Using the material below, print the line that contains "STRAP_RAIL_STARBOARD_FORE, PIPE_RADIUS, STRAP_NARROW)", the line that contains "record = json.load(file)", and every line in between, exactly and nothing else.
** Begin Dataset section **
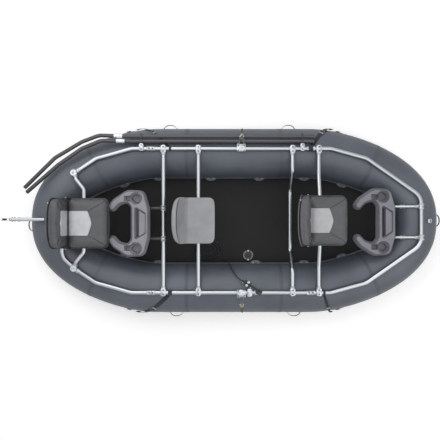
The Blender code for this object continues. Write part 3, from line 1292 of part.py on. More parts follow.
def make_rod_clamp(name, x):
    """A clamp plate that ties both rod tubes to the port rail."""
    top = RAIL_Z + ROD_TUBE_RADIUS + ROD_CLAMP_WALL
    low = RAIL_Z - ROD_TUBE_RADIUS - ROD_CLAMP_WALL
    inner = RAIL_Y - FITTING_RADIUS
    outer = ROD_OUTER_Y + ROD_TUBE_RADIUS + ROD_CLAMP_WALL
    section = rounded_outline([(inner, low), (outer, low), (outer, top), (inner, top)], ROD_TUBE_RADIUS)
    half = ROD_CLAMP_THICKNESS / 2
    clamp = piece(name, loft([[(px, y, z) for y, z in section] for px in (x - half, x + half)]), "black_plastic")
    length = ROD_CLAMP_THICKNESS + 2 * OVERRUN
    start = x - half - OVERRUN
    cut(clamp, turned((start, RAIL_Y, RAIL_Z), (1, 0, 0), [(0.0, BORE_RADIUS), (length, BORE_RADIUS)]))
    for y in (ROD_INNER_Y, ROD_OUTER_Y):
        bore = [(0.0, ROD_TUBE_RADIUS + GAP), (length, ROD_TUBE_RADIUS + GAP)]
        cut(clamp, turned((start, y, RAIL_Z), (1, 0, 0), bore, ROD_SIDES + 2))


def make_strap(name, side, foot_x, rail_x, rail_radius, width):
    """A strap from the tube's outer side, up over it and round the rail."""
    half_step = math.radians(STRAP_LEAVE - STRAP_START) / STRAP_STEPS / 2
    reach = (TUBE_RADIUS + GAP + STRAP_THICKNESS / 2) / math.cos(half_step)
    centre_y = HULL_HALF_WIDTH - TUBE_RADIUS
    centre_z = TUBE_RADIUS * FLAT_SHARE
    section = []
    for step in range(STRAP_STEPS + 1):
        turn = math.radians(STRAP_START + (STRAP_LEAVE - STRAP_START) * step / STRAP_STEPS)
        section.append((centre_y + reach * math.cos(turn), centre_z + reach * math.sin(turn)))
    on_tube = len(section)
    half_step = math.radians(STRAP_WRAP_END - STRAP_WRAP_START) / STRAP_STEPS / 2
    loop = (rail_radius + GAP + STRAP_THICKNESS / 2) / math.cos(half_step)
    for step in range(STRAP_STEPS + 1):
        turn = math.radians(STRAP_WRAP_START + (STRAP_WRAP_END - STRAP_WRAP_START) * step / STRAP_STEPS)
        section.append((RAIL_Y + loop * math.cos(turn), RAIL_Z + loop * math.sin(turn)))
    rings = []
    for index, (y, z) in enumerate(section):
        before = Vector(section[max(index - 1, 0)])
        after = Vector(section[min(index + 1, len(section) - 1)])
        along = (after - before).normalized()
        share = min(index / on_tube, 1.0)
        x = foot_x + (rail_x - foot_x) * share
        thin = STRAP_THICKNESS / 2
        ring = []
        for across, out in ((-width / 2, -thin), (width / 2, -thin), (width / 2, thin), (-width / 2, thin)):
            ring.append((x + across, side * (y + along.y * out), z - along.x * out))
        rings.append(ring)
    piece(name, loft(rings), "black_webbing")


def smooth_route(points, spacing):
    """Even steps along a smooth curve through a route's points."""
    route = [Vector(point) for point in points]
    padded = [2 * route[0] - route[1]] + route + [2 * route[-1] - route[-2]]
    fine = []
    for a, b, c, d in zip(padded, padded[1:], padded[2:], padded[3:]):
        for step in range(ROUTE_STEPS):
            t = step / ROUTE_STEPS
            bend = (2 * a - 5 * b + 4 * c - d) * t**2 + (3 * b - a - 3 * c + d) * t**3
            fine.append((2 * b + (c - a) * t + bend) / 2)
    fine.append(route[-1])
    evened = [fine[0]]
    for point in fine:
        if (point - evened[-1]).length >= spacing:
            evened.append(point)
    evened[-1] = fine[-1]
    return evened


def rope_object(name, path, resolution):
    """A rope as a curve with a round bevel and closed ends."""
    curve = bpy.data.curves.new(name, "CURVE")
    curve.dimensions = "3D"
    curve.bevel_depth = ROPE_RADIUS
    curve.bevel_resolution = resolution
    curve.use_fill_caps = True
    spline = curve.splines.new("POLY")
    spline.points.add(len(path) - 1)
    for point, place in zip(spline.points, path):
        point.co = (*place, 1.0)
    made = bpy.data.objects.new(name, curve)
    made.data.materials.append(finish_of(name, "rope"))
    bpy.context.scene.collection.objects.link(made)
    return made


def coil_path():
    """Loose loops on the floor: one layer spirals in, climbs, and the next spirals out again."""
    low = FLOOR_THICKNESS + GAP + ROPE_RADIUS
    rise = 2 * ROPE_RADIUS + COIL_CLEARANCE
    steps = COIL_LOOPS * COIL_POINTS
    climb = COIL_POINTS // 2
    path = []
    for step in range(2 * steps + climb + 1):
        share = min(step, 2 * steps + climb - step, steps) / COIL_POINTS
        level = min(max((step - steps) / climb, 0.0), 1.0)
        radius = COIL_OUTER_RADIUS - COIL_PITCH * share
        turn = math.radians(COIL_START_TURN) - 2 * math.pi * step / COIL_POINTS
        x = COIL_X + COIL_STRETCH * radius * math.cos(turn)
        y = COIL_Y + radius * math.sin(turn)
        path.append(Vector((x, y, low + rise * level)))
    first = (path[0] - path[1]).normalized()
    last = (path[-1] - path[-2]).normalized()
    straight = 2 * ROPE_RADIUS
    return [path[0] + first * straight] + path + [path[-1] + last * straight]


def least_gap(path):
    """The least clear space between stretches of a coil that are not neighbours along it."""
    least = math.inf
    reach = COIL_POINTS // 3
    for index, point in enumerate(path):
        for other in path[index + reach:]:
            least = min(least, (other - point).length - 2 * ROPE_RADIUS)
    return least


def make_anchor_rope():
    """The rope's run from the fairlead over the cleat to the floor, and its loose loops there."""
    middle, along, _ = rope_line()
    coil = coil_path()
    print(f"anchor_rope_coil: least gap to itself {least_gap(coil) / MILLIMETRE:.2f} mm")
    rope_object("anchor_rope_coil", coil, 1)
    start = middle + along * (DECK_PULLEY_REACH + DECK_SHEAVE_RADIUS + FAIRLEAD_LENGTH / 2 - GAP)
    entry = (coil[0] - coil[1]).normalized()
    landing = coil[0] + entry * GAP
    route = [start, middle + along * CLEAT_LENGTH, middle, middle - along * (CLEAT_LENGTH / 2)]
    route += [Vector(point) for point in ROPE_ROUTE] + [landing + entry * (4 * ROPE_RADIUS), landing]
    rope_object("anchor_rope_run", smooth_route(route, ROPE_SPACING), 2)


def make_raft():
    """Every piece of the raft."""
    stations = tube_stations()
    make_hull_tube(stations)
    make_floor(stations)
    make_lacing_flange(stations)
    make_floor_valve()
    make_handles(stations)
    make_stern_rails()
    make_center_rails()
    make_bow_rail()
    make_crossbars()
    make_arm_clamp()
    make_fishing_seat("bow_seat", BOW_SEAT_BAR_X, 0.0)
    make_fishing_seat("stern_seat", STERN_SEAT_BAR_SHARES[-1][0] * HULL_TIP_X, STERN_SEAT_Y)
    make_rower_seat()
    make_tray("bow_tray", BOW_TRAY_BACK_X, BOW_TRAY_Y, BOW_TRAY_TOP)
    make_tray("stern_tray", STERN_TRAY_BACK_X, STERN_TRAY_Y, STERN_TRAY_TOP)
    for side, name in ((1, "port"), (-1, "starboard")):
        make_oar_stand(f"oar_stand_{name}", side)
        make_oarlock(f"oarlock_{name}", side)
    make_anchor_arm()
    make_cleat()
    make_deck_pulley()
    make_rod_tube("rod_tube_inner", ROD_INNER_Y)
    make_rod_tube("rod_tube_outer", ROD_OUTER_Y)
    make_rod_tip("rod_tip_inner", ROD_INNER_Y, ROD_INNER_KNEE_SHARES, ROD_COUPLER_INNER_X)
    make_rod_tip("rod_tip_outer", ROD_OUTER_Y, ROD_OUTER_KNEE_SHARES, ROD_COUPLER_OUTER_X)
    make_rod_clamp("rod_clamp_aft", ROD_CLAMP_AFT_X)
    make_rod_clamp("rod_clamp_fore", ROD_CLAMP_FORE_X)
    make_strap("strap_port_aft", 1, STRAP_FOOT_AFT, STRAP_RAIL_AFT, PIPE_RADIUS, STRAP_NARROW)
    make_strap("strap_port_fore", 1, STRAP_FOOT_FORE, STRAP_RAIL_PORT_FORE, COUPLER_RADIUS, STRAP_WIDE)
    make_strap("strap_starboard_aft", -1, STRAP_FOOT_AFT, STRAP_RAIL_AFT, PIPE_RADIUS, STRAP_WIDE)
    make_strap("strap_starboard_fore", -1, STRAP_FOOT_FORE, STRAP_RAIL_STARBOARD_FORE, PIPE_RADIUS, STRAP_NARROW)
    make_anchor_rope()


def main():
    for made in list(bpy.data.objects):
        bpy.data.objects.remove(made)
    make_raft()


if __name__ == "__main__":
    main()
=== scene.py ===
"""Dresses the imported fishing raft: an add-on whose operators build each group of its visible pieces."""

import json
import math

import bmesh
import bpy
from mathutils import Matrix, Vector, noise
from mathutils.bvhtree import BVHTree

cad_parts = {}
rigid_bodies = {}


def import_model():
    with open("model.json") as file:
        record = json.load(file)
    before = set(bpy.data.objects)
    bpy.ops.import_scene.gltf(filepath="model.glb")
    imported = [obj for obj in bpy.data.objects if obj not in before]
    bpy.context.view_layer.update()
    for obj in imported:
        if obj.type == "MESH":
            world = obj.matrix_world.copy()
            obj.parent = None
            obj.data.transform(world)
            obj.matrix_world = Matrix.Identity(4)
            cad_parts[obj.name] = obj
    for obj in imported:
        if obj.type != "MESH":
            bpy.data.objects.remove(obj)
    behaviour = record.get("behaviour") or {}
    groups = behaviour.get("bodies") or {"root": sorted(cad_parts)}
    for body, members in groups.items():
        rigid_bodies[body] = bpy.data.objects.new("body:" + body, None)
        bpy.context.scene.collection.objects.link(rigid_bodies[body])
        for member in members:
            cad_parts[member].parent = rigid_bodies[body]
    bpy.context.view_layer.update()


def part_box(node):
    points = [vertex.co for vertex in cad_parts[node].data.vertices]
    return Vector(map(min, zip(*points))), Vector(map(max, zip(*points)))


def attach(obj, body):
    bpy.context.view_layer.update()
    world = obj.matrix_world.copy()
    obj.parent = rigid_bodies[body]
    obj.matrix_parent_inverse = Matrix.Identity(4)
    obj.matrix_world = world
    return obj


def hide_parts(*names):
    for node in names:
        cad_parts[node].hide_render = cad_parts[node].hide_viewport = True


bl_info = {
    "name": "Fishing Raft",
    "version": (1, 0, 0),
    "blender": (4, 5, 0),
    "location": "View3D > Sidebar > Raft",
    "description": "Builds the tube, floor, frame, seats and fittings of an inflatable fishing raft",
    "category": "Object",
}

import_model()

# The hull's outline, as in the solids: a straight middle with a rounded end on each side (metres)
HALF_STRAIGHT = 0.75
END_REACH = 1.193
HALF_WIDTH = 0.90
END_POWER = 1.7
SIDE_POWER = 2.25

# The tube gets thinner and rises towards both ends (metres)
TUBE_RADIUS = 0.24
TUBE_SIDES = 24
TUBE_TAPER = 0.04
TAPER_START = 1.0
TAPER_END = 1.743
BOW_RISE = 0.16
STERN_RISE = 0.14

# The frame: its rails' place, its raised seat bars, and its pipes' and sleeves' radii (metres)
RAIL_Y = 0.675
RAIL_Z = 0.5022
BAR_Z = 0.5522
PIPE_RADIUS = 0.020
TRAY_ARM_RADIUS = 0.014
COLLAR_RADIUS = 0.0252
CAP_LOW = RAIL_Z + 0.012
CAP_HIGH = RAIL_Z + 0.0305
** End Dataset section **
> [The reply]:
    make_strap("strap_starboard_fore", -1, STRAP_FOOT_FORE, STRAP_RAIL_STARBOARD_FORE, PIPE_RADIUS, STRAP_NARROW)
    make_anchor_rope()


def main():
    for made in list(bpy.data.objects):
        bpy.data.objects.remove(made)
    make_raft()


if __name__ == "__main__":
    main()
=== scene.py ===
"""Dresses the imported fishing raft: an add-on whose operators build each group of its visible pieces."""

import json
import math

import bmesh
import bpy
from mathutils import Matrix, Vector, noise
from mathutils.bvhtree import BVHTree

cad_parts = {}
rigid_bodies = {}


def import_model():
    with open("model.json") as file:
        record = json.load(file)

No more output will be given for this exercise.